▸ **Your task**:
Pull out all lines from the listing below in which the word "handed" appears.

▸ **Data supplied**:
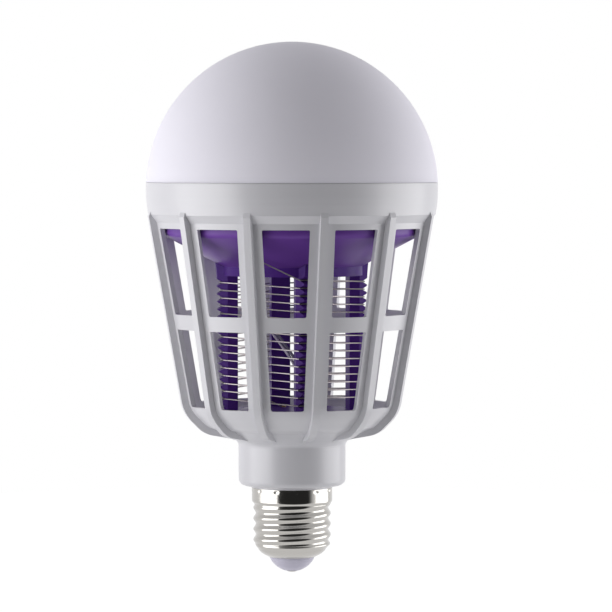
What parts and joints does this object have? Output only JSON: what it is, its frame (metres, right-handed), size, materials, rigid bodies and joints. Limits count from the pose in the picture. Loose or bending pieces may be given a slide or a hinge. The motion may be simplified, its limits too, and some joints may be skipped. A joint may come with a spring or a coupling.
{
  "type": "insect killer light bulb",
  "caption": "Light bulb that kills insects: frosted lamp dome over a ribbed white cage, with a wire-wound high-voltage grid on a violet frame inside, on a screw base.",
  "frame": {"origin": "on the bulb's axis, at the tip of the centre contact", "axes": "+Z along the axis from the screw base up to the dome, -Y towards the viewer, +X to the viewer's right"},
  "size_m": [0.099, 0.099, 0.1799],
  "materials": {
    "frosted_dome": "frosted, satin",
    "white_housing": "satin, fine moulded grain",
    "violet_tray": "satin",
    "violet_frame": "satin",
    "grid_wire": "drawn wire",
    "lamp_plate": "pressed sheet",
    "white_board": "white solder mask",
    "white_emitter": "phosphor",
    "violet_emitter": "clear lens",
    "screw_steel": "zinc plated",
    "terminal_brass": "bright",
    "red_insulation": "smooth",
    "black_insulation": "smooth",
    "white_insulation": "smooth",
    "grey_insulation": "smooth",
    "blue_insulation": "smooth",
    "green_board": "green solder mask",
    "ferrite": "matte",
    "winding_tape": "polyester tape",
    "capacitor_can": "sleeved",
    "film_case": "dipped",
    "black_epoxy": "moulded",
    "resistor_body": "lacquered",
    "cap_metal": "nickel plated",
    "cap_insulator": "vitreous",
    "contact_metal": "tinned"
  },
  "bodies": {
    "root": {"diffuser_dome": "frosted_dome", "cage_housing": "white_housing", "cage_bowl": "white_housing", "lamp_tray": "violet_tray", "grid_frame": "violet_frame", "grid_wire_live": "grid_wire", "grid_wire_return": "grid_wire", "led_plate": "lamp_plate", "led_board": "white_board", "white_leds": "white_emitter", "led_board_screws": "screw_steel", "tray_screws": "screw_steel", "hub_screws": "screw_steel", "frame_screws": "screw_steel", "uv_board": "white_board", "uv_leds": "violet_emitter", "wire_terminals": "terminal_brass", "hv_lead_live": "red_insulation", "hv_lead_return": "black_insulation", "lamp_lead_positive": "white_insulation", "lamp_lead_negative": "grey_insulation", "driver_board": "green_board", "transformer_core": "ferrite", "transformer_winding": "winding_tape", "bulk_capacitor": "capacitor_can", "film_capacitors": "film_case", "rectifier_diodes": "black_epoxy", "hv_resistors": "resistor_body", "controller_chip": "black_epoxy", "fusible_resistor": "resistor_body", "screw_shell": "cap_metal", "shell_insulator": "cap_insulator", "contact_button": "contact_metal", "live_lead": "red_insulation", "neutral_lead": "blue_insulation"}
  },
  "joints": []
}
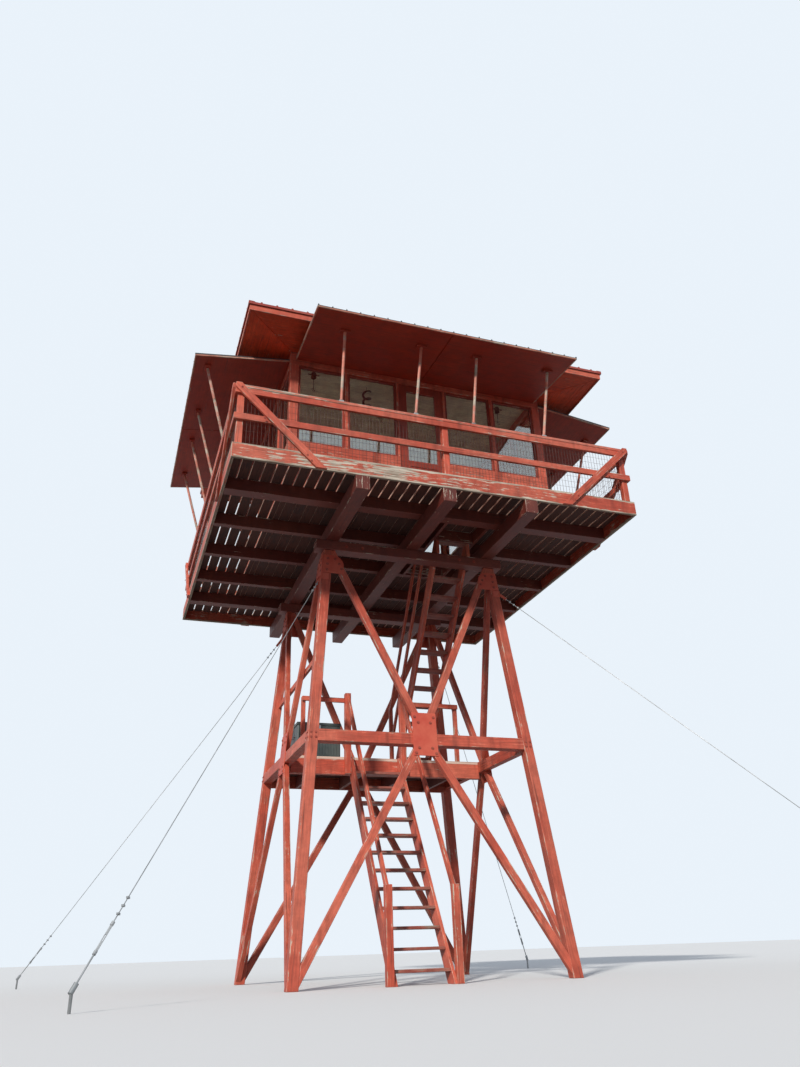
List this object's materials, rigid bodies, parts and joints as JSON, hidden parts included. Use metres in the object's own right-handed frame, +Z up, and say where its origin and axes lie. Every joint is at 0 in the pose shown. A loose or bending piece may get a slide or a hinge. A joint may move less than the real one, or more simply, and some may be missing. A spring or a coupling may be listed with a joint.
{
  "type": "fire lookout tower",
  "caption": "Timber fire lookout: a glazed cab with propped shutters and a railed catwalk on a braced, guyed frame with stairs.",
  "frame": {"origin": "on the ground at the centre of the four legs", "axes": "+Z up, front face with the cab door and the stair foot towards -Y, +X to the right seen from the front"},
  "size_m": [10.26, 10.26, 9.8655],
  "materials": {
    "red_timber": "faded red barn paint on rough timber",
    "red_boards": "faded red paint on planed boards",
    "rim_boards": "red paint peeling from grey wood",
    "deck_wood": "stained deck boards",
    "tread_wood": "grey worn treads",
    "window_wood": "red painted sashes",
    "ceiling_board": "cream painted boards",
    "window_glass": "clear",
    "red_steel": "red painted plate",
    "shutter_sheet": "dark red ribbed sheet",
    "roof_sheet": "dark red ribbed sheet",
    "galvanised": "dull galvanised",
    "box_sheet": "grey-blue ribbed sheet"
  },
  "bodies": {
    "root": {"legs": "red_timber", "girts": "red_timber", "upper_braces": "red_timber", "lower_braces": "red_timber", "cap_beams": "red_timber", "floor_beams": "red_timber", "joists": "red_timber", "hatch_frame": "red_timber", "landing_beams": "red_timber", "landing_joists": "red_timber", "landing_rails": "red_timber", "lower_stair_guards": "red_timber", "lower_stair_stringers": "red_timber", "upper_stair_guard": "red_timber", "upper_stair_stringers": "red_timber", "low_walls_front_back": "red_boards", "low_walls_sides": "red_boards", "wall_posts_front_back": "red_boards", "wall_posts_sides": "red_boards", "header_front_back": "red_boards", "header_sides": "red_boards", "soffit": "red_boards", "fascia": "red_boards", "railing_front_back": "red_boards", "railing_sides": "red_boards", "railing_struts": "red_boards", "shutter_props": "red_boards", "rim_front_back": "rim_boards", "rim_sides": "rim_boards", "catwalk_front_back": "deck_wood", "catwalk_sides": "deck_wood", "cab_floor": "deck_wood", "landing_floor": "deck_wood", "lower_stair_treads": "tread_wood", "upper_stair_treads": "tread_wood", "window_sashes": "window_wood", "door": "window_wood", "ceiling": "ceiling_board", "window_glass": "window_glass", "gusset_plates": "red_steel", "shutters": "shutter_sheet", "roof_front_back": "roof_sheet", "roof_sides": "roof_sheet", "hip_caps": "roof_sheet", "guy_cables": "galvanised", "guy_turnbuckles": "galvanised", "guy_eye_rods": "galvanised", "guy_shoes": "galvanised", "guy_anchors": "galvanised", "shutter_hinges": "galvanised", "prop_fittings": "galvanised", "storage_box": "box_sheet", "storage_box_lid": "box_sheet"}
  },
  "joints": []
}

▸ **The solution**:
What parts and joints does this object have? Output only JSON: what it is, its frame (metres, right-handed), size, materials, rigid bodies and joints. Limits count from the pose in the picture. Loose or bending pieces may be given a slide or a hinge. The motion may be simplified, its limits too, and some joints may be skipped. A joint may come with a spring or a coupling.
List this object's materials, rigid bodies, parts and joints as JSON, hidden parts included. Use metres in the object's own right-handed frame, +Z up, and say where its origin and axes lie. Every joint is at 0 in the pose shown. A loose or bending piece may get a slide or a hinge. A joint may move less than the real one, or more simply, and some may be missing. A spring or a coupling may be listed with a joint.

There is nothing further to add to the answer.